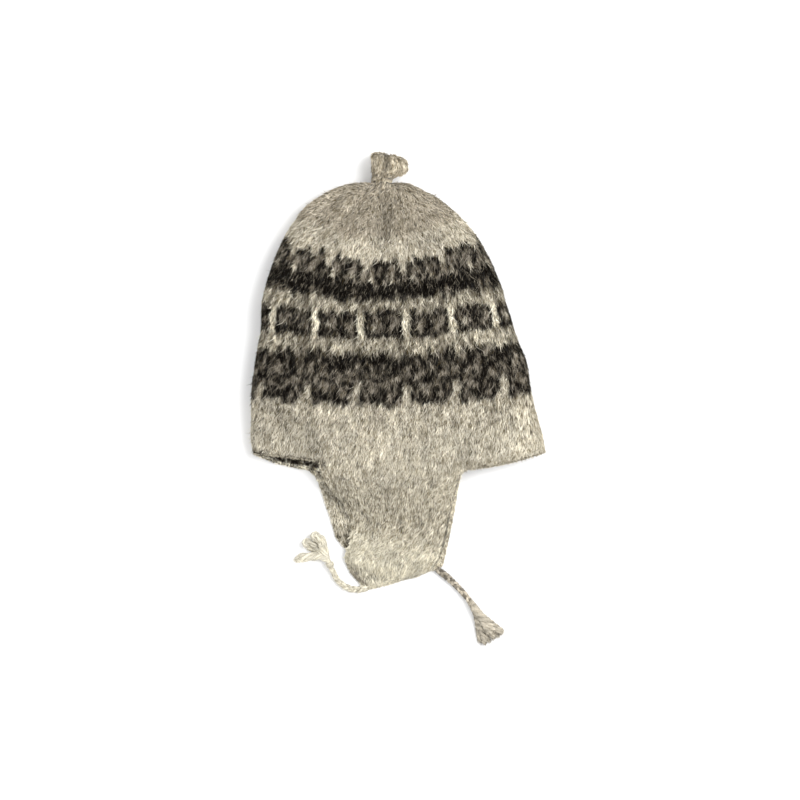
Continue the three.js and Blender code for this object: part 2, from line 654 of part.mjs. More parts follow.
// A tassel: a bound neck, a small head and strands that fan out on the floor, joined into one
function tasselGeometry(exit, route, strands, tasselLength) {
  const { end, heading } = tieEnd(exit, route);
  const sideways = Math.atan2(heading.y, heading.x);
  const start = end.clone().addScaledVector(heading, seamGap);
  const afterNeck = start.clone().addScaledVector(heading, neckLength);
  const headPoint = afterNeck.clone().addScaledVector(heading, tasselNeck);
  let tassel = solidOf(barGeometry([start, afterNeck, headPoint], tasselNeck, neckMesh.sides, neckMesh.steps));
  const head = new THREE.SphereGeometry(strandDiameter, headMesh.around, headMesh.rings);
  head.translate(headPoint.x, headPoint.y, headPoint.z);
  tassel = tassel.add(solidOf(head));
  for (const strand of strands) {
    const points = [headPoint.clone()];
    for (let i = 1; i <= strandMesh.bends; i++) {
      const share = i / strandMesh.bends;
      const turn = strand.heading * smooth(share / strandEase.turn) + strand.curl * share;
      const angle = sideways + radians(turn);
      const step = (strand.long * tasselLength) / strandMesh.bends;
      const point = points.at(-1).clone();
      point.x += step * Math.cos(angle);
      point.y += step * Math.sin(angle);
      const lie = strandDiameter * (0.5 + strand.rest);
      point.z = mix(headPoint.z, lie, smooth(share / strandEase.fall));
      points.push(point);
    }
    const bar = barGeometry(points, strandDiameter / 2, strandMesh.sides, strandMesh.steps);
    tassel = tassel.add(solidOf(bar));
  }
  return geometryFrom(tassel);
}

// Turns of yarn round a tassel's neck, joined into one ring
function bindingGeometry(exit, route) {
  const { end, heading } = tieEnd(exit, route);
  const inner = tasselNeck + seamGap;
  const { sides, around } = bindingMesh;
  const profile = [];
  for (let turn = 0; turn < bindingTurns; turn++) {
    for (let i = 0; i < sides; i++) {
      const angle = Math.PI * (i / (sides - 1));
      const radius = inner + bindingYarn * mix(bindingHollow, 1, Math.sin(angle));
      profile.push(new THREE.Vector2(radius, (turn + 0.5 - Math.cos(angle) / 2) * bindingYarn));
    }
  }
  profile.push(new THREE.Vector2(inner, profile.at(-1).y));
  profile.unshift(new THREE.Vector2(inner, profile[0].y));
  profile.push(profile[0].clone());
  const ring = mergeVertices(new THREE.LatheGeometry(profile, around));
  ring.rotateX(Math.PI / 2);
  const turn = new THREE.Quaternion().setFromUnitVectors(vector(0, 0, 1), heading);
  ring.applyQuaternion(turn);
  const start = end.clone().addScaledVector(heading, 2 * seamGap);
  ring.translate(start.x, start.y, start.z);
  return ring;
}

// The tuft stands on the crown's neck, along the neck's own axis
function tuftGeometry() {
  const neck = rowMeasures(lastRow);
  const around = tuftAround;
  const rings = tuftRows.map(({ along: share, radius, shift, lobe }) =>
    Array.from({ length: around }, (_, j) => {
      const angle = (2 * Math.PI * j) / around;
      const slow = tuftUneven.share * Math.cos(tuftUneven.lobes * angle);
      const wave = 1 + lobe * (Math.cos(tuftLobes * angle + tuftLobePhase) + slow);
      const reach = radius * tuftRadius * wave;
      const flatness = mix(1, tuftFlatness, smooth(share / tuftFlatFrom));
      const x = reach * Math.cos(angle) + shift * tuftRadius;
      return vector(x, share * tuftLength, reach * Math.sin(angle) * flatness);
    }),
  );
  const points = rings.flat();
  const faces = [];
  for (let i = 0; i < rings.length - 1; i++) {
    for (let j = 0; j < around; j++) {
      const k = (j + 1) % around;
      faces.push(...quad(i * around + j, (i + 1) * around + j, (i + 1) * around + k, i * around + k));
    }
  }
  const base = points.push(vector(0, 0, 0)) - 1;
  const dimple = points.push(vector(0, tuftDimple * tuftLength, 0)) - 1;
  const end = (rings.length - 1) * around;
  for (let j = 0; j < around; j++) {
    const k = (j + 1) % around;
    faces.push([base, j, k], [dimple, end + k, end + j]);
  }
  const geometry = geometryOf(points, faces);
  geometry.rotateZ(radians(tuftTurn));
  geometry.computeBoundingBox();
  const height = (neck.top + neck.bottom) / 2;
  const lean = tuftRadius * tuftRows[0].radius * Math.sin(radians(Math.abs(tuftTurn)));
  geometry.translate(neck.centre, neck.middle + seamGap + lean, height);
  geometry.computeBoundingBox();
  const sunk = Math.max(0, -geometry.boundingBox.min.z);
  return geometry.translate(0, 0, sunk);
}

// Yarn colours
const greyYarn = { color: 0xb4a996, roughness: 0.95, metalness: 0 };
const paleGreyYarn = { color: 0xc4bca8, roughness: 0.95, metalness: 0 };
const creamYarn = { color: 0xdbd4be, roughness: 0.95, metalness: 0 };
const heatherYarn = { color: 0xb9ae9b, roughness: 0.95, metalness: 0 };

function piece(name, geometry, look) {
  const flat = geometry.index ? geometry.toNonIndexed() : geometry;
  flat.computeVertexNormals();
  const mesh = new THREE.Mesh(flat, new THREE.MeshStandardMaterial(look));
  mesh.name = name;
  return mesh;
}

const hat = new THREE.Group();
const knittedBody = new THREE.Group();
knittedBody.add(
  piece("crown", crownGeometry(), greyYarn),
  piece("ear_flap_upper", flapWithSocket(upperFlapRows, true, leftExit, leftTieRoute), paleGreyYarn),
  piece("ear_flap_lower", flapWithSocket(lowerFlapRows, false, rightExit, rightTieRoute), paleGreyYarn),
  piece("top_tuft", tuftGeometry(), greyYarn),
);
const ties = new THREE.Group();
ties.add(
  piece("tie_left", tieGeometry(leftExit, leftTieRoute), creamYarn),
  piece("tie_right", tieGeometry(rightExit, rightTieRoute), heatherYarn),
  piece("binding_left", bindingGeometry(leftExit, leftTieRoute), creamYarn),
  piece("binding_right", bindingGeometry(rightExit, rightTieRoute), heatherYarn),
  piece("tassel_left", tasselGeometry(leftExit, leftTieRoute, leftStrands, leftTasselLength), creamYarn),
  piece("tassel_right", tasselGeometry(rightExit, rightTieRoute, rightStrands, rightTasselLength), heatherYarn),
);
hat.add(knittedBody, ties);

// The origin lies under the middle of the knitted body
const extent = new THREE.Box3().setFromObject(knittedBody);
const middle = extent.getCenter(new THREE.Vector3());
hat.position.set(-middle.x, -middle.y, -extent.min.z);

export default hat;
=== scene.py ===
import math
from functools import partial

import bpy
import numpy as np
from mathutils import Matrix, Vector


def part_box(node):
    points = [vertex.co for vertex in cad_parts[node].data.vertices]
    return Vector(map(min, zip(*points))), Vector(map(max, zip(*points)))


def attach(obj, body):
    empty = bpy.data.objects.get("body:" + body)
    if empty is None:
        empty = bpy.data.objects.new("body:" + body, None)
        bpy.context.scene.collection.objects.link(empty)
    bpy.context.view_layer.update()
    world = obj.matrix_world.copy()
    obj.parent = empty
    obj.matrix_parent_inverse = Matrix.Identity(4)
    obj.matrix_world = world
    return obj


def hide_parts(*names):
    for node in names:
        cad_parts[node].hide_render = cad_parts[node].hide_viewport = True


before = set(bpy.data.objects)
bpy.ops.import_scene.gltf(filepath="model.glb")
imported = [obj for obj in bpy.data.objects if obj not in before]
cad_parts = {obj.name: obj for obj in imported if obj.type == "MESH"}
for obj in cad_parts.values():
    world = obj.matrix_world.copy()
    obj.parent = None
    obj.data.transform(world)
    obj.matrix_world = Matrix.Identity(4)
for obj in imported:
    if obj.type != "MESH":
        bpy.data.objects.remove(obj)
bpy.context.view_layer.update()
print("frame loaded")

mm = 0.001

# Sizes of the knitted body
knitWall = 3.6 * mm
seamGap = 0.3 * mm
leastHeight = 0.15 * mm
halfCrown = 259 * mm / 2
crownLength = 232 * mm
crownLoft = 46 * mm
sideRun = 20 * mm
sideRise = 0.36
topFullness = 2.35
rimBow = 2.7
crownBow = 2
rimTurnRow = 26
rimTurn = {"upperLeft": 0.11, "upperRight": -0.01, "lowerLeft": -0.04, "lowerRight": 0.03}
rowTilt = {"rise": 0.02, "fromRow": -10, "toRow": 60}
rimCornerY = -71.6 * mm
stitchesRound = 120

# Rows of knitting, counted from the rim, as shares of the sizes above
knitRows = {
    "row": [0, 6, 13, 20, 27, 33, 37, 45, 48, 54, 60, 66, 71, 75, 78, 80, 81],
    "middle": [-0.068, 0.006, 0.1, 0.193, 0.296, 0.386, 0.437, 0.543, 0.58, 0.654, 0.73, 0.805, 0.868, 0.92,
               0.965, 0.996, 1.019],
    "edge": [0.002, 0.066, 0.148, 0.228, 0.33, 0.423, 0.479, 0.577, 0.64, 0.734, 0.824, 0.895, 0.951, 0.988,
             1.006, 1.019, 1.019],
    "halfWidth": [0.99, 0.985, 0.963, 0.946, 0.92, 0.872, 0.85, 0.82, 0.789, 0.724, 0.64, 0.535, 0.413, 0.3,
                  0.235, 0.145, 0.074],
    "centre": [0.01, -0.012, -0.032, -0.047, -0.052, -0.07, -0.077, -0.1, -0.104, -0.112, -0.118, -0.132,
               -0.142, -0.144, -0.137, -0.118, -0.108],
    "loft": [0.59, 0.68, 0.79, 0.87, 0.94, 0.98, 1, 1, 0.99, 0.97, 0.93, 0.87, 0.79, 0.71, 0.63, 0.54, 0.52],
    "lift": [0, 0, 0, 0, 0, 0, 0, 0, 0, 0, 0, 0, 0, 0.004, 0.03, 0.07, 0.085],
}
lastRow = 81
neckRow = 80
gathers = {"count": 10, "depth": 0.085, "firstRow": 62, "fullRow": 77, "neckDepth": 0.025}

# Dents of the upper layer: across, up, turn in degrees, long, wide, deep. Across, long and wide are shares of
# halfCrown, up of crownLength and deep of crownLoft
dents = {
    "crease under the neck": (-0.09, 0.86, 8, 0.23, 0.062, 0.12),
    "left shoulder": (-0.42, 0.74, -28, 0.26, 0.116, 0.056),
    "right shoulder": (0.2, 0.78, 24, 0.28, 0.108, 0.048),
    "hollow over the middle band": (0.02, 0.56, 86, 0.46, 0.093, 0.052),
    "fold beside the left flap edge": (-0.6, 0.1, -8, 0.32, 0.07, 0.07),
    "fold in the left corner": (-0.78, 0.12, -24, 0.23, 0.062, 0.052),
    "fold beside the right flap edge": (0.5, 0.06, 6, 0.26, 0.093, 0.048),
}
dentFade = {"firstRow": 76, "lastRow": 80}

# Ear flaps: ends of each section as shares of halfCrown, drops as shares of the flap's length
flapLength = 119.5 * mm
flapDown = [0, 0.12, 0.25, 0.4, 0.55, 0.7, 0.82, 0.92, 0.97, 1]
upperFlap = {
    "down": flapDown,
    "left": [-0.545, -0.505, -0.445, -0.355, -0.31, -0.322, -0.362, -0.316, -0.262, -0.222],
    "leftDrop": [0.07, 0.17, 0.275, 0.39, 0.515, 0.655, 0.775, 0.88, 0.945, 1],
    "right": [0.443, 0.413, 0.389, 0.366, 0.342, 0.32, 0.295, 0.268, 0.225, 0.135],
    "rightDrop": [0.13, 0.205, 0.3, 0.405, 0.515, 0.632, 0.735, 0.8, 0.857, 0.91],
}
lowerFlap = {
    "down": flapDown,
    "left": [-0.592, -0.543, -0.513, -0.483, -0.45, -0.423, -0.37, -0.275, -0.14, 0.02],
    "leftDrop": [0.115, 0.2, 0.29, 0.395, 0.5, 0.605, 0.685, 0.76, 0.815, 0.84],
    "right": [0.45, 0.42, 0.403, 0.387, 0.367, 0.347, 0.33, 0.315, 0.302, 0.272],
    "rightDrop": [0.125, 0.205, 0.295, 0.4, 0.51, 0.61, 0.69, 0.765, 0.818, 0.858],
}
flapSlopeEnd = 0.58
flapEase = {"clear": 1.5 * mm, "run": 12 * mm}
flapBlend = {"spread": 0.3, "bow": 0.8}
rimSlopeRow = 0.8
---
▸ What to work on
In the material above, locate the line containing "middle of the knitted body" and the line containing "for node in". Transcribe exactly those two lines and every line between them, and nothing more.

▸ Answer to this problem
// The origin lies under the middle of the knitted body
const extent = new THREE.Box3().setFromObject(knittedBody);
const middle = extent.getCenter(new THREE.Vector3());
hat.position.set(-middle.x, -middle.y, -extent.min.z);

export default hat;
=== scene.py ===
import math
from functools import partial

import bpy
import numpy as np
from mathutils import Matrix, Vector


def part_box(node):
    points = [vertex.co for vertex in cad_parts[node].data.vertices]
    return Vector(map(min, zip(*points))), Vector(map(max, zip(*points)))


def attach(obj, body):
    empty = bpy.data.objects.get("body:" + body)
    if empty is None:
        empty = bpy.data.objects.new("body:" + body, None)
        bpy.context.scene.collection.objects.link(empty)
    bpy.context.view_layer.update()
    world = obj.matrix_world.copy()
    obj.parent = empty
    obj.matrix_parent_inverse = Matrix.Identity(4)
    obj.matrix_world = world
    return obj


def hide_parts(*names):
    for node in names:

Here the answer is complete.